Sur ce, l'officier américain, l'air contrarié et après un moment de forte tension, leur souhaita un bon séjour et repartit. Idem pour les autorités haitiennes, laisant le petit groupe dérriere.

La Navase, un atoll, se trouve dans moins de 200 mille marins de la Zone Economique Exclusive (ZEE) des cotes haitiennes, donc dans les eaux haitiennes, mais elle est revendiquée par les USA suite à une loi du Congrès Américain, "The Guano Act", stipulant: "Partout où se trouve en Amérique (latine) une ile inhabitée et qu'existe le fertilisant dénommé Guano, du nom de l'oiseau (chauve-souris), cet espace devient automatiquement leur propriété et est sujet à  exploitation".
C'est ainsi que Peter Duncan en profita et s'y installa. 

Nos compatriotes, à l'aide de leurs Ham Radio à  bande courte (short wave) annoncerent au monde entier qu'ils étaient sur l'ile et en reprirent possession. Plus de 7000 appels environ furent placés à divers clubs internationaux de radio amateurs durant 72 heures. 

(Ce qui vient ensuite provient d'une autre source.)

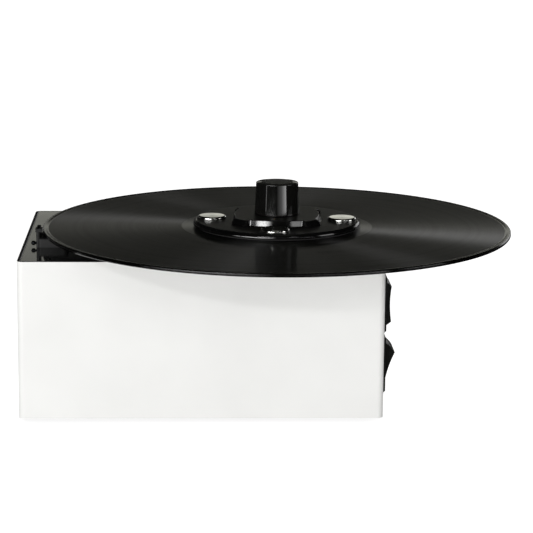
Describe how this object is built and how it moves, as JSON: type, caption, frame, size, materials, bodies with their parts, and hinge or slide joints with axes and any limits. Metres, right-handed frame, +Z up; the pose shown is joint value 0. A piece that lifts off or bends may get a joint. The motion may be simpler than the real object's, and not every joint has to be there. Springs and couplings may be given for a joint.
{
  "type": "record cleaning machine",
  "caption": "Compact vacuum record cleaning machine: box cabinet, direct-drive turntable with a screw-down label clamp, side rocker switches, suction socket and waste tank.",
  "frame": {"origin": "centre of the whole machine's footprint, on the plane of the feet's undersides; the spindle's axis crosses Y = 0", "axes": "+X to the right seen from the front panel, +Y from the front panel to the back, +Z up"},
  "size_m": [0.3134, 0.3016, 0.1407],
  "materials": {
    "white_composite": "satin coated aluminium composite sheet",
    "gloss_dark_plate": "polished acrylic, dark grey",
    "plated_steel": "zinc plated",
    "turned_steel": "turned and ground",
    "polished_steel": "polished",
    "bare_aluminium": "machined",
    "bronze": "sintered",
    "black_rubber": "matt",
    "vinyl": "pressed, gloss",
    "paper_label": "uncoated paper",
    "black_gloss_moulding": "moulded, gloss",
    "black_switch_plastic": "moulded, fine texture",
    "black_plastic": "moulded",
    "natural_tank_plastic": "blow moulded",
    "motor_housing": "enamelled",
    "circuit_board": "solder resist",
    "transformer_core": "varnished laminations",
    "brass": "turned"
  },
  "bodies": {
    "cabinet": {"cabinet_sleeve": "white_composite", "top_plate": "gloss_dark_plate", "base_plate": "plated_steel", "corner_posts": "bare_aluminium", "post_screws": "plated_steel", "rubber_feet": "black_rubber", "foot_screws": "plated_steel", "spindle_bush": "bronze", "thrust_washer": "black_plastic", "motor_mount_plate": "plated_steel", "motor_standoffs": "bare_aluminium", "motor_screws": "plated_steel", "gear_motor": "motor_housing", "rotation_switch_body": "black_switch_plastic", "vacuum_switch_body": "black_switch_plastic", "arm_socket": "black_gloss_moulding", "arm_locating_stud": "turned_steel", "socket_nut": "black_plastic", "waste_tank": "natural_tank_plastic", "tank_lid": "natural_tank_plastic", "suction_hose": "black_rubber", "air_hose": "black_rubber", "drain_pipe": "black_plastic", "blower_motor": "motor_housing", "blower_scroll": "black_plastic", "blower_cover": "black_plastic", "power_board": "circuit_board", "board_standoffs": "bare_aluminium", "transformer": "transformer_core", "board_parts": "black_plastic", "mains_inlet": "black_plastic", "inlet_screws": "plated_steel"},
    "turntable": {"spindle": "turned_steel", "platter": "bare_aluminium", "platter_mat": "black_rubber", "shaft_coupling": "bare_aluminium", "motor_output_shaft": "turned_steel"},
    "record": {"vinyl_record": "vinyl", "record_labels": "paper_label"},
    "clamp": {"clamp_disc": "black_gloss_moulding", "clamp_seal": "black_rubber", "clamp_backplate": "bare_aluminium", "clamp_screws": "polished_steel"},
    "knob": {"clamp_knob": "black_gloss_moulding", "knob_insert": "brass", "knob_circlip": "plated_steel"},
    "rotation_rocker": {"rotation_rocker": "black_switch_plastic"},
    "vacuum_rocker": {"vacuum_rocker": "black_switch_plastic"},
    "drain_cap": {"drain_cap": "black_rubber"},
    "blower_rotor": {"blower_impeller": "black_plastic", "blower_shaft": "turned_steel"}
  },
  "joints": [
    {"name": "turntable_spin", "type": "hinge", "parent": "cabinet", "child": "turntable", "pos_m": [0.00585, 0, 0.1025], "axis": [0, 0, 1], "continuous": true},
    {"name": "record_lift", "type": "slide", "parent": "turntable", "child": "record", "axis": [0, 0, 1], "range_m": [0, 0.03]},
    {"name": "clamp_rise", "type": "slide", "parent": "record", "child": "clamp", "axis": [0, 0, 1], "range_m": [0, 0.0195]},
    {"name": "knob_turn", "type": "hinge", "parent": "clamp", "child": "knob", "pos_m": [0.00585, 0, 0.1199], "axis": [0, 0, 1], "range_deg": [0, 4680]},
    {"name": "rotation_rocker_tilt", "type": "hinge", "parent": "cabinet", "child": "rotation_rocker", "pos_m": [0.06435, -0.047, 0.0726], "axis": [0, 1, 0], "range_deg": [-16.8, 16.8]},
    {"name": "vacuum_rocker_tilt", "type": "hinge", "parent": "cabinet", "child": "vacuum_rocker", "pos_m": [0.06435, -0.047, 0.0338], "axis": [0, 1, 0], "range_deg": [-33.6, 0]},
    {"name": "drain_cap_pull", "type": "slide", "parent": "cabinet", "child": "drain_cap", "axis": [0, 1, 0], "range_m": [0, 0.016]},
    {"name": "blower_spin", "type": "hinge", "parent": "cabinet", "child": "blower_rotor", "pos_m": [-0.02215, 0.064, 0.0315], "axis": [0, 0, 1], "continuous": true}
  ],
  "couplings": [
    {"joint": "knob_turn", "follows": "clamp_rise", "rad_per_m": 4188.8}
  ]
}
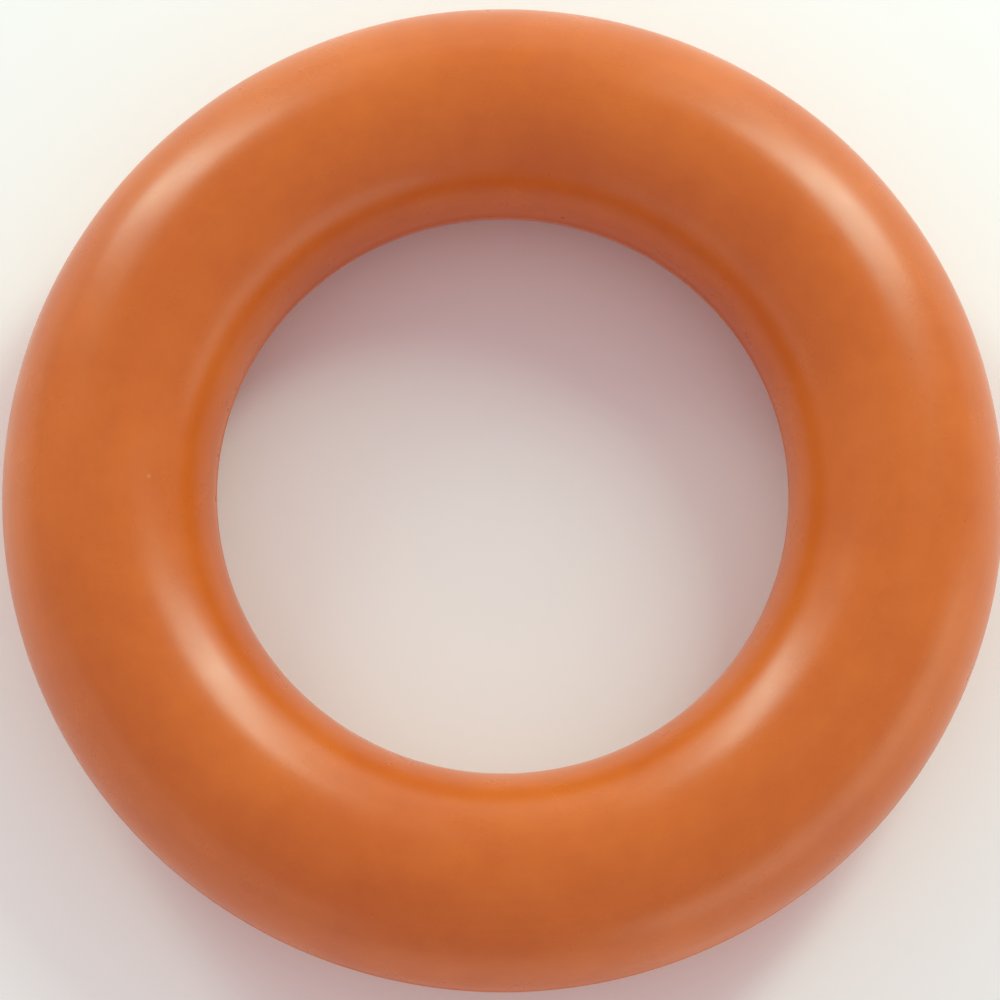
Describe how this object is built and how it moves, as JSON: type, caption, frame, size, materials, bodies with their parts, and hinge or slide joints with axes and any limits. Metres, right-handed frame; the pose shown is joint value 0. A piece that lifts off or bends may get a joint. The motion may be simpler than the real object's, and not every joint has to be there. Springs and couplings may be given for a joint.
{
  "type": "flying ring",
  "caption": "Hollow air-filled rubber throwing ring: two moulded half-tubes lapped and cemented at both equators, with a needle valve recessed in the underside.",
  "frame": {"origin": "centre of the ring, on its axis and halfway through its thickness", "axes": "+Z along the ring's axis, out of its front face; +X towards the inflation valve, which opens on the back face"},
  "size_m": [0.17, 0.17, 0.0364],
  "materials": {
    "ring_rubber": "satin",
    "seam_cement": "satin",
    "valve_rubber": "satin",
    "core_rubber": "satin"
  },
  "bodies": {
    "root": {"front_shell": "ring_rubber", "back_shell": "ring_rubber", "outer_seam_bond": "seam_cement", "inner_seam_bond": "seam_cement", "valve_bond": "seam_cement", "valve_body": "valve_rubber", "valve_core": "core_rubber"}
  },
  "joints": []
}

A côté d'eux, à  quelques jets de pierre, se trouvait un camp de marines, entre temps debarqués, au nombre d'une centaine (119) surveillant les allées et venues de nos compatriotes. 
L'échange devint cordial, apparemment, au fil des jours jusqu'à leur départ de l'île. et pour preuve, en 2 occasions, ils ont cassé la croute ensemble, tour à tour, dans leurs bivouacs respectifs.

J'allais vingt ans plus tard revivre une pareille expérience avec l'expédition de E. Wilson qui voulait planter le drapeau haitien sur l'ile et lire simultanement une déclaration devant les caméras de la Presse locale. 
La démarche n'a pas abouti malgré la velléité du groupe composé d'une journaliste de renom ( M. L. Bonhomme) et de plusiers autres officiels dont le Senateur S. Madistin.

Tôt le matin, ils ont mis voile en direction de l'ile grace à  l'amabilité de Tony Simon qui leur prêta son bateau "le Goliath".  
Vu l'instabilité du bateau face aux géantes vagues aux abords du massif corallien, ils ont du rebrousser chemin pour la terre ferme car plusieurs d'entre eux n'avaient pas le pied marin. 
Et depuis, aucune autre tentative ne fut recensée, à ma connaissance.

Suite aux incursions haïtiennes pre-citées, les Américains ont renforcé leur présence depuis autour et sur l'atoll.
Seuls les pêcheurs haïtiens de Dame-Marie, de l'Anse d'Hainault et des Irois continuent à faire la navette sur l'île quand les conditions atmosphériques le permettent.

On se souviendra de vous, chers compatriotes, d'avoir écrit cette page d'histoire en affrontant l'imprévisible, les impondérables et l'oncle, grâce à vos convictions.